* **WHAT YOU ARE ASKED TO DO**
Only lines with the string "context" matter here; gather them from the material below.

* **MATERIALS PROVIDED**
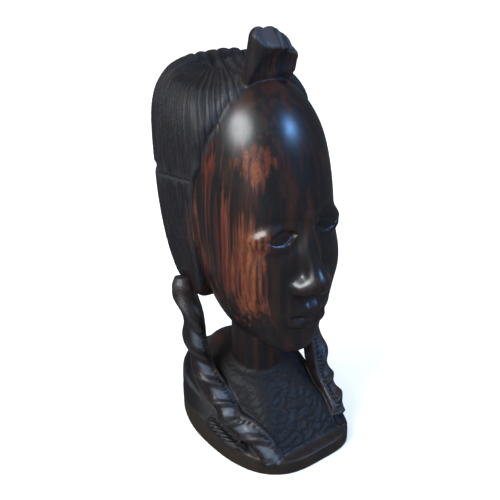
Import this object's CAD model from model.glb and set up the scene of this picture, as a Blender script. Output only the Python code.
# Bust of a woman carved from one block of dark, streaked hardwood.
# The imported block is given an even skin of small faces, every point of the skin is settled onto
# the carver's forms, and the cuts of the hair, tresses and chest are then pressed into it.

import math

import bpy
import numpy as np
from mathutils import Matrix, Vector


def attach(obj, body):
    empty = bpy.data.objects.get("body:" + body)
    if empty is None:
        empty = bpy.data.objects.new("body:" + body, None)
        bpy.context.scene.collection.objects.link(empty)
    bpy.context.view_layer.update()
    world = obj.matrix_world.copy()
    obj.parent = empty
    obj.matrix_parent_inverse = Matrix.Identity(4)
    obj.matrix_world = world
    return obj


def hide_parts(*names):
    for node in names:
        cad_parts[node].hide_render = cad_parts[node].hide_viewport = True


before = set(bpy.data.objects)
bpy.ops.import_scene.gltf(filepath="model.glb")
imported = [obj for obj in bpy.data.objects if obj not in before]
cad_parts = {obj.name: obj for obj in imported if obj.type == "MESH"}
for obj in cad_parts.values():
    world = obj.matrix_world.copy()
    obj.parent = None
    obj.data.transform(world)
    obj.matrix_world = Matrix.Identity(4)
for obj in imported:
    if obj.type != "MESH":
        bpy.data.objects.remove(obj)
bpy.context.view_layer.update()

MM = 0.001
SKIN = 0.66
MOST_FACES = 196000

# The carving is worked out in millimetres, +X to the figure's left and -Y her front. Its origin
# lies under the neck, and the frame's origin in the middle of the box, so a shift joins the two.
SHIFT = np.array([1.47, -5.66, 0.0])

CHIN, CROWN = 73.5, 228.0
EYE = (CHIN + CROWN) / 2
BROW = EYE + 11
NOSE = (BROW + CHIN) / 2
MOUTH = NOSE - (NOSE - CHIN) / 3
EYE_X = 15.2

WHORL_Y = 30.0


# Form functions: negative inside, zero on the surface, about the distance in millimetres outside

def vec(*v):
    return np.array(v, float)


def ellipsoid(p, centre, radii):
    q = p - vec(*centre)
    r = vec(*radii)
    k0 = np.linalg.norm(q / r, axis=1)
    k1 = np.linalg.norm(q / r**2, axis=1) + 1e-9
    return k0 * (k0 - 1) / k1


def rod(p, start, end, radii):
    start = vec(*start)
    axis = vec(*end) - start
    t = np.clip((p - start) @ axis / (axis @ axis), 0, 1)
    return np.linalg.norm(p - start - t[:, None] * axis, axis=1) - (radii[0] + (radii[1] - radii[0]) * t)


def plane(p, point, facing):
    facing = vec(*facing)
    return (p - vec(*point)) @ (facing / np.linalg.norm(facing))


def join(a, b, width):
    h = np.maximum(width - np.abs(a - b), 0) / width
    return np.minimum(a, b) - h * h * width / 4


def keep(a, b, width):
    return -join(-a, -b, width)


def ramp(x, low, high):
    t = np.clip((x - low) / (high - low), 0, 1)
    return t * t * (3 - 2 * t)


def dome(p, centre, half, front, back, above, below, square, shoulder, taper):
    x, y, z = (p - vec(*centre)).T
    side = np.abs(x) / half
    away = np.abs(y) / np.where(y < 0, front, back)
    turn = (side**square + away**square) ** (1 / square)
    level = np.abs(z) / np.where(z > 0, above, below)
    bend = np.where(z > 0, shoulder, taper)
    return ((turn**bend + level**bend) ** (1 / bend) - 1) * half


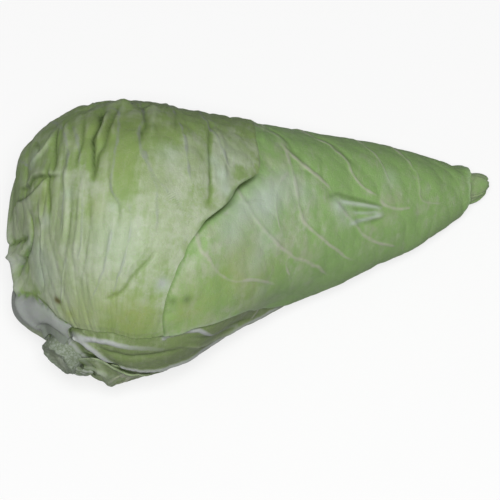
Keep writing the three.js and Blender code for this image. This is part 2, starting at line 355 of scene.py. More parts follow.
def stroke(site, knots, reach):
    """Places within reach of a line on the head: which, how far to its right and how far along it."""
    line = head_line(tuple(knots))
    low, high = line.min(0) - reach, line.max(0) + reach
    near = np.flatnonzero(np.all((site.place > low) & (site.place < high), axis=1))
    spot, out = site.place[near], site.out[near]
    best = np.full(len(near), np.inf)
    right = np.zeros(len(near))
    done = np.zeros(len(near))
    lengths = np.linalg.norm(np.diff(line, axis=0), axis=1)
    gone = np.concatenate([[0], np.cumsum(lengths)])
    for k, length in enumerate(lengths):
        ahead = (line[k + 1] - line[k]) / length
        step = np.clip((spot - line[k]) @ ahead, 0, length)
        away = spot - line[k] - step[:, None] * ahead
        far = np.linalg.norm(away, axis=1)
        closer = far < best
        side = np.einsum("ij,ij->i", np.cross(ahead, out), away)
        best = np.where(closer, far, best)
        right = np.where(closer, np.where(side < 0, -far, far), right)
        done = np.where(closer, (gone[k] + step) / gone[-1], done)
    return near, right, done


def fading(done, start, end):
    """1 along a line, falling to 0 over the first and the last share of it."""
    return ease(0, start, done) * ease(0, end, 1 - done)


def fold(site, kind, height, width, knots, fade=0.3):
    """The height of one fold at each place: a ridge, a crease or a pleat, which is high on its right."""
    relief = site.zeros()
    near, right, done = stroke(site, knots, FOLD_REACH * width * MM)
    off = right / (width * MM)
    if kind == "ridge":
        shape = np.exp(-off * off)
    elif kind == "crease":
        shape = -np.exp(0.4 - np.sqrt(off * off + 0.16))
    else:
        lip = 0.5 + 0.5 * np.tanh(2.2 * off)
        shape = lip * np.exp(-np.maximum(off, 0) / 2.4) - 0.45 * np.exp(-np.abs(off + 0.4))
    relief[near] = height * MM * fading(done, fade, fade) * shape
    return relief


def mound(site, turn, along, radius, height):
    """A rounded bump, or a dent if its height is negative."""
    middle = place(np.array(float(turn)), np.array(float(along)), 0.0)
    far = np.linalg.norm(site.place - middle, axis=1)
    return height * MM * np.exp(-((far / (radius * MM)) ** 2))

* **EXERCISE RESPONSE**
        bpy.context.scene.collection.objects.link(empty)
    bpy.context.view_layer.update()
bpy.context.view_layer.update()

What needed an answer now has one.